» Source excerpt:
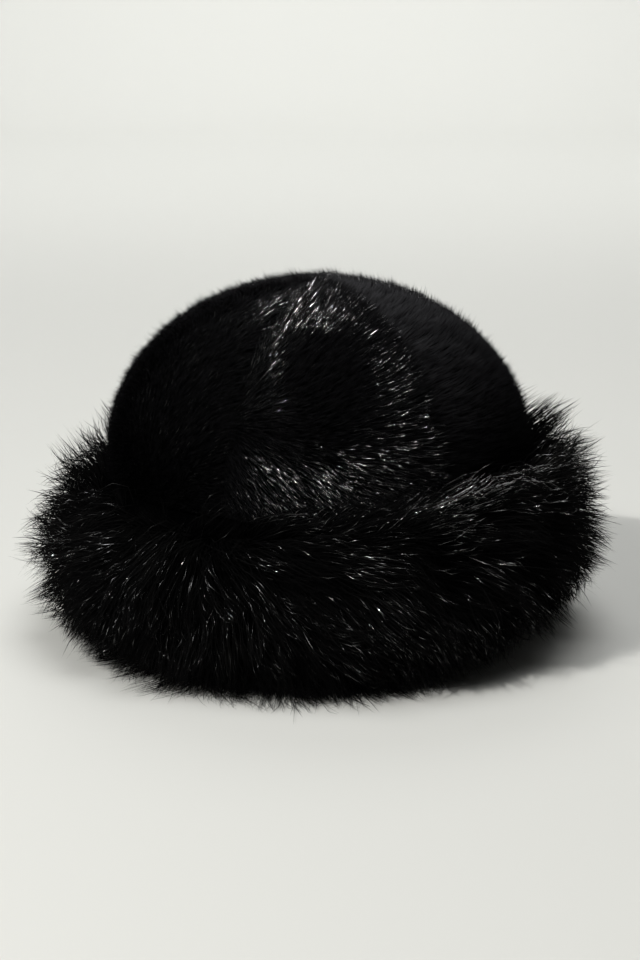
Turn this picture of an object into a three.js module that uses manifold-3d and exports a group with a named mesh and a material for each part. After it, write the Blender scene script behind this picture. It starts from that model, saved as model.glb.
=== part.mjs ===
import * as THREE from "three";
import { mergeVertices } from "three/addons/utils/BufferGeometryUtils.js";
import Module from "manifold-3d";

// A bucket hat in black faux fur. Six gores of short pile make a domed crown, and one
// band of long pile makes the steep brim, with its fur standing out in pointed locks.
// Millimetres, +Z up. The front faces -Y, and +X is the wearer's left. The hat stands on
// the hem of its brim, and the origin is the middle of that ring, on the surface.
// A turn is an angle round the hat in degrees: 0 is the front, and 90 is +X.

// The crown: sizes are to the outside of its pile, at the sides.
const CROWN_HALF_WIDTH = 102;
const OVAL = 1.045; // front-to-back size over side-to-side size, of all rings
const CROWN_WALL = 10; // cloth and pile together
const CROWN_BASE = 74; // height of the edge that is sewn to the brim
const DOME_BASE = 86.5; // height of the crown's widest ring
const DOME_HEIGHT = 80.5; // from that ring to the top
const SEAM_GAP = 0.3; // between two pieces that are sewn together
const SEAM_VALLEY = 2.6; // depth of the groove over a seam between two gores
const VALLEY_SHARPNESS = 6; // the power of the groove's shape, higher for a narrower groove
const TUFT_RELIEF = 0.9; // height of the short pile's tufts over their mean
const TUFT_LEAN = 2.2; // how far a tuft's crest is combed round the crown
const BASE_BLEND = 0.16; // share of a gore's length over which its lower edge stays plain

// How each gore differs: swell is how far its middle stands out, and crest how far its
// upper end does. The first row is the front gore, and the others follow towards +X.
const FRONT_GORE_TURN = 4;
const GORES = [
  { swell: 0.6, crest: 0.2 },
  { swell: 1.3, crest: 1.4 },
  { swell: 0.4, crest: 0.6 },
  { swell: 0.9, crest: 0.9 },
  { swell: 0.2, crest: 0.1 },
  { swell: 0.9, crest: 1.1 },
];
const GORE_ANGLE = 360 / GORES.length;
const GORE_COLUMNS = 10; // faces across a gore
const GORE_ROWS = 14; // faces from its lower edge to the top

// The brim's padded band, cut across: points go round the section from the ledge that
// carries the crown. lift is each point's share of the shoulder's tilt, and wave its
// share of the band's slow waves.
const BAND = [
  { radius: CROWN_HALF_WIDTH - CROWN_WALL, height: CROWN_BASE - SEAM_GAP, lift: 0, wave: 0 },
  { radius: 99.5, height: 44, lift: 0, wave: 0 },
  { radius: 106, height: 15, lift: 0, wave: 0.3 },
  { radius: 109, height: 0, lift: 0, wave: 0.5 },
  { radius: 119, height: 0, lift: 0, wave: 0.8 },
  { radius: 123.5, height: 9, lift: 0, wave: 1 },
  { radius: 125, height: 27, lift: 0.1, wave: 1 },
  { radius: 123.5, height: 47, lift: 0.5, wave: 1 },
  { radius: 119, height: 65, lift: 0.9, wave: 0.7 },
  { radius: 112, height: 76, lift: 1, wave: 0.3 },
  { radius: CROWN_HALF_WIDTH + SEAM_GAP, height: 77, lift: 0.25, wave: 0 },
  { radius: CROWN_HALF_WIDTH + SEAM_GAP, height: CROWN_BASE - SEAM_GAP, lift: 0, wave: 0 },
];
const BAND_STEPS = 60;
const SHOULDER_TILT = 8; // how much higher the shoulder is than its mean, on its high side
const HIGH_SIDE_TURN = 100;
const WAVES = [
  { count: 2, depth: 1.2, turn: 20 },
  { count: 4, depth: 0.8, turn: -12 },
];

// The rows of locks, from the crown down. radius and height place a row's roots in the
// band, reach is a lock's length from there, rise is its angle above the horizontal, swirl
// is how far it is combed round the hat (towards +X at the front), droop is how far its
// tip hangs below a straight line, and lift is its share of the shoulder's tilt.
const LOCK_ROWS = [
  { radius: 115, height: 68, reach: 21, rise: 50, swirl: 40, droop: 0, locks: 24, lift: 1 },
  { radius: 116, height: 62, reach: 25, rise: 26, swirl: 46, droop: 2, locks: 26, lift: 0.9 },
  { radius: 117, height: 51, reach: 26, rise: 5, swirl: 42, droop: 3, locks: 26, lift: 0.6 },
  { radius: 118, height: 38, reach: 25, rise: -10, swirl: 30, droop: 3, locks: 26, lift: 0.3 },
  { radius: 118, height: 25, reach: 24, rise: -20, swirl: 22, droop: 3, locks: 26, lift: 0.1 },
  { radius: 116, height: 13.5, reach: 22, rise: -16, swirl: 15, droop: 3, locks: 26, lift: 0 },
];
const LOCK_WIDTH = 12; // half the width of a lock's root, along the row
const LOCK_DEPTH = 7; // half its depth, across the row
const LOCK_SIDES = 4;
const LOCK_RINGS = 2;
const LOCK_FULLNESS = 0.66; // a lock's width at half its length, as a share of its root's
const LOWEST_TIP = 1.5; // no tip hangs lower than this

// How much a lock differs from its row, at most either way.
const LOCK_JITTER = { turn: 3, rise: 9, swirl: 16, reach: 2.2, height: 1.6 };
const JITTER_SEED = 7;

const PILE_BLACK = new THREE.Color(0.014, 0.014, 0.015);

const radians = THREE.MathUtils.degToRad;
const smooth = THREE.MathUtils.smoothstep;

// The point at a radius (measured at the sides), a turn and a height.
function around(radius, turn, height) {
  const angle = radians(turn);
  return new THREE.Vector3(radius * Math.sin(angle), -radius * OVAL * Math.cos(angle), height);
}

// A repeatable row of numbers from -1 to 1.
function jitterFrom(seed) {
  const draw = new THREE.Vector2(seed, seed * 0.37);
  return () => {
    draw.x += 1;
    const wave = Math.sin(draw.x * 127.1 + draw.y * 311.7) * 43758.5453;
    return 2 * (wave - Math.floor(wave)) - 1;
  };
}

// Only the positions of a geometry, with shared vertices merged and flat faces dropped.
function bare(geometry) {
  geometry.deleteAttribute("normal");
  geometry.deleteAttribute("uv");
  const merged = mergeVertices(geometry, 1e-4);
  const kept = [];
  for (let i = 0; i < merged.index.count; i += 3) {
    const face = [0, 1, 2].map((corner) => merged.index.getX(i + corner));
    if (new Set(face).size === 3) kept.push(...face);
  }
  merged.setIndex(kept);
  return merged;
}

// Moves every vertex of a geometry to where a function of its old place puts it.
function reshape(geometry, placed) {
  const positions = geometry.getAttribute("position");
  const old = new THREE.Vector3();
  for (let i = 0; i < positions.count; i += 1) {
    old.fromBufferAttribute(positions, i);
    const point = placed(old);
    positions.setXYZ(i, point.x, point.y, point.z);
  }
  return geometry;
}

// Where the crown's outer or inner side lies. rise goes from 0 at the lower edge to 1 at
// the top, and across from -1 to 1 between a gore's two seams.
function crownPoint(gore, across, rise, isOutside) {
  const halfWidth = CROWN_HALF_WIDTH - (isOutside ? 0 : CROWN_WALL);
  const domeHeight = DOME_HEIGHT - (isOutside ? 0 : CROWN_WALL);
  const gap = SEAM_GAP / 2;
  const tipRadius = gap / Math.sin(radians(GORE_ANGLE / 2));
  const wallLength = DOME_BASE - CROWN_BASE;
  const wallShare = wallLength / (wallLength + (domeHeight + halfWidth) * 0.8);
  const bend = Math.max(0, (rise - wallShare) / (1 - wallShare)) * Math.acos(tipRadius / halfWidth);
  let radius = halfWidth * Math.cos(bend);
  let height = DOME_BASE + domeHeight * Math.sin(bend);
  if (rise < wallShare) height = CROWN_BASE + (wallLength * rise) / wallShare;

  let lean = 0;
  if (isOutside) {
    const free = smooth(rise, 0, BASE_BLEND) * smooth(1 - rise, 0, 0.05);
    const middle = 1 - across * across;
    const swell = gore.swell * Math.sin(Math.PI * rise) + gore.crest * smooth(rise, 0.6, 0.95);
    const valley = SEAM_VALLEY * Math.abs(across) ** VALLEY_SHARPNESS;
    const inside = smooth(1 - Math.abs(across), 0, 0.15);
    const column = Math.round(((across + 1) * GORE_COLUMNS) / 2);
    const row = Math.round(rise * GORE_ROWS);
    const tuft = inside * ((column + row) % 2 === 0 ? 1 : -1);
    const out = free * (swell * middle - valley + TUFT_RELIEF * tuft);
    radius += out * Math.cos(bend);
    height += out * Math.sin(bend);
    lean = free * tuft * TUFT_LEAN * Math.cos(bend);
  }
  radius = Math.max(radius, tipRadius);
  const halfAngle = radians(GORE_ANGLE / 2) - Math.asin(gap / radius);
  const turn = THREE.MathUtils.radToDeg(across * halfAngle + lean / halfWidth);
  return around(radius, gore.turn + turn, height);
}

// One gore of the crown: a curved wall with two seam edges, a lower edge and a point.
function goreGeometry(gore) {
  const block = bare(new THREE.BoxGeometry(2, 1, 1, GORE_COLUMNS, GORE_ROWS, 1));
  reshape(block, (p) => crownPoint(gore, p.x, p.y + 0.5, p.z > 0));
  return bare(block);
}

function shoulderLift(turn) {
  return SHOULDER_TILT * Math.cos(radians(turn - HIGH_SIDE_TURN));
}

function bandWave(turn) {
  return WAVES.reduce(
    (sum, wave) => sum + wave.depth * Math.cos(radians(wave.count * (turn - wave.turn))),
    0,
  );
}

// The band of the brim: its section swept round, closed on itself.
function bandGeometry() {
  const positions = [];
  const faces = [];
  for (let step = 0; step < BAND_STEPS; step += 1) {
    const turn = (step * 360) / BAND_STEPS + FRONT_GORE_TURN;
    for (const spot of BAND) {
      const radius = spot.radius + spot.wave * bandWave(turn);
      const height = spot.height + spot.lift * shoulderLift(turn);
      positions.push(...around(radius, turn, height).toArray());
    }
    for (let i = 0; i < BAND.length; i += 1) {
      const next = (i + 1) % BAND.length;
      const here = step * BAND.length;
      const there = ((step + 1) % BAND_STEPS) * BAND.length;
      faces.push(here + i, there + next, here + next, here + i, there + i, there + next);
    }
  }
  const band = new THREE.BufferGeometry();
  band.setAttribute("position", new THREE.Float32BufferAttribute(positions, 3));
  band.setIndex(faces);
  return band;
}

// One lock of long pile: a cone bent along its run, wide along the row and pointed.
function lockGeometry(row, turn, own) {
  const rise = radians(row.rise + own.rise);
  const swirl = radians(row.swirl + own.swirl);
  const angle = radians(turn);
  const outward = new THREE.Vector3(Math.sin(angle), -Math.cos(angle), 0);
  const sideways = new THREE.Vector3(Math.cos(angle), Math.sin(angle), 0);
  const upward = new THREE.Vector3(0, 0, 1);
  const along = new THREE.Vector3()
    .addScaledVector(outward, Math.cos(rise) * Math.cos(swirl))
    .addScaledVector(sideways, Math.cos(rise) * Math.sin(swirl))
    .addScaledVector(upward, Math.sin(rise));
  const wide = new THREE.Vector3().crossVectors(upward, along).normalize();
  const deep = new THREE.Vector3().crossVectors(along, wide).normalize();
  const height = row.height + own.height + row.lift * shoulderLift(turn);
  const root = around(row.radius + bandWave(turn), turn, height);
  const reach = row.reach + own.reach;

  const cone = bare(new THREE.ConeGeometry(1, 1, LOCK_SIDES, LOCK_RINGS));
  return reshape(cone, (p) => {
    const share = p.y + 0.5;
    const taper = share > 0.25 && share < 0.75 ? LOCK_FULLNESS / (1 - share) : 1;
    const point = root
      .clone()
      .addScaledVector(along, reach * share)
      .addScaledVector(upward, -row.droop * share * share)
      .addScaledVector(wide, -p.x * taper * LOCK_WIDTH)
      .addScaledVector(deep, p.z * taper * LOCK_DEPTH);
    point.z = Math.max(point.z, LOWEST_TIP);
    return point;
  });
}

// All locks. Each has a twin half a turn round the hat, which keeps the brim centred.
function lockGeometries() {
  const jitter = jitterFrom(JITTER_SEED);
  const locks = [];
  LOCK_ROWS.forEach((row, number) => {
    const spacing = 360 / row.locks;
    for (let i = 0; i < row.locks / 2; i += 1) {
      const own = {
        rise: jitter() * LOCK_JITTER.rise,
        swirl: jitter() * LOCK_JITTER.swirl,
        reach: jitter() * LOCK_JITTER.reach,
        height: jitter() * LOCK_JITTER.height,
      };
      const turn = (i + (number % 2) / 2) * spacing + jitter() * LOCK_JITTER.turn;
      locks.push(lockGeometry(row, turn, own), lockGeometry(row, turn + 180, own));
    }
  });
  return locks;
}

function solidOf(wasm, geometry) {
  return new wasm.Manifold(
    new wasm.Mesh({
      numProp: 3,
      vertProperties: new Float32Array(geometry.getAttribute("position").array),
      triVerts: new Uint32Array(geometry.index.array),
    }),
  );
}

function geometryOf(solid) {
  const mesh = solid.getMesh();
  const geometry = new THREE.BufferGeometry();
  geometry.setAttribute("position", new THREE.BufferAttribute(mesh.vertProperties, 3));
  geometry.setIndex(new THREE.BufferAttribute(mesh.triVerts, 1));
  return geometry;
}

// The brim: the band with every lock fused to it.
function brimGeometry(wasm) {
  const band = solidOf(wasm, bandGeometry());
  return geometryOf(
    lockGeometries().reduce((whole, lock) => whole.add(solidOf(wasm, lock)), band),
  );
}

function piece(name, geometry, roughness) {
  const material = new THREE.MeshStandardMaterial({ color: PILE_BLACK, roughness, metalness: 0 });
  const mesh = new THREE.Mesh(geometry, material);
  mesh.name = name;
  return mesh;
}

const wasm = await Module();
wasm.setup();

const hat = new THREE.Group();
GORES.forEach((gore, number) => {
  const turned = { ...gore, turn: FRONT_GORE_TURN + number * GORE_ANGLE };
  hat.add(piece(`crown_gore_${number + 1}`, goreGeometry(turned), 0.5));
});
hat.add(piece("fur_brim", brimGeometry(wasm), 0.6));

export default hat;
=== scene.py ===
from math import atan2, cos, pi, radians, sin

import bmesh
import bpy
import numpy as np
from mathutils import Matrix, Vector
from mathutils.kdtree import KDTree


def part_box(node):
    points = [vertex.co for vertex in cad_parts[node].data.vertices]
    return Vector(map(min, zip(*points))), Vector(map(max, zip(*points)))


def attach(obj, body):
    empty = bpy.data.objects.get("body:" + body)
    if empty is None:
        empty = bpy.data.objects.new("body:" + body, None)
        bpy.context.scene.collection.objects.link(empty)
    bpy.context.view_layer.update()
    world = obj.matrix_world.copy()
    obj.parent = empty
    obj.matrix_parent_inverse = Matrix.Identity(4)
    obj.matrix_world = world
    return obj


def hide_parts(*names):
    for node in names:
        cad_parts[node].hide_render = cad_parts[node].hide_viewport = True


# A bucket hat in black faux fur: six gores of short pile, and a brim of long pile.
# Metres, +Z up. The front faces -Y. A turn is an angle round the hat in degrees from the
# front, towards +X. Every hair is a thin closed needle, and the hairs of a piece are one
# joined mesh.

MM = 0.001
OVAL = 1.045  # front-to-back size over side-to-side size
GORE_COUNT = 6
GORE_ANGLE = 360 / GORE_COUNT
FRONT_GORE_TURN = 4  # the turn of the front gore's middle
SEAM_GAP = 0.3 * MM
SAME_PLACE = 0.01 * MM  # two points nearer than this are one
FLOOR_CLEARANCE = 0.5 * MM
TIP_CLEARANCE = 0.8 * MM  # how much more a hair's tip keeps from the floor than its root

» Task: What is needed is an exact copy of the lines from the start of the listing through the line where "import Module from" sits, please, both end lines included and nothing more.

» Response to this exercise:
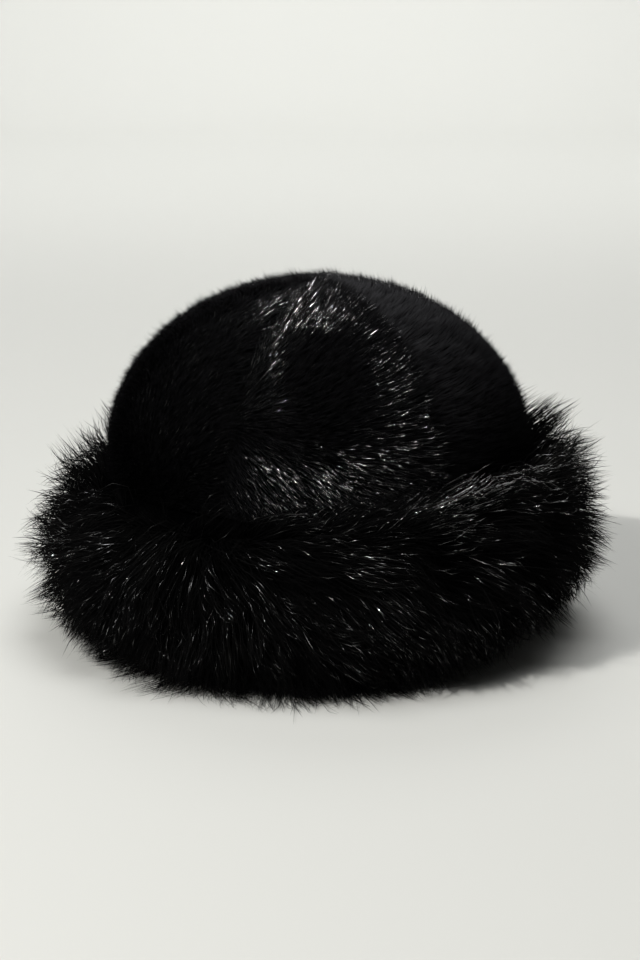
Turn this picture of an object into a three.js module that uses manifold-3d and exports a group with a named mesh and a material for each part. After it, write the Blender scene script behind this picture. It starts from that model, saved as model.glb.
=== part.mjs ===
import * as THREE from "three";
import { mergeVertices } from "three/addons/utils/BufferGeometryUtils.js";
import Module from "manifold-3d";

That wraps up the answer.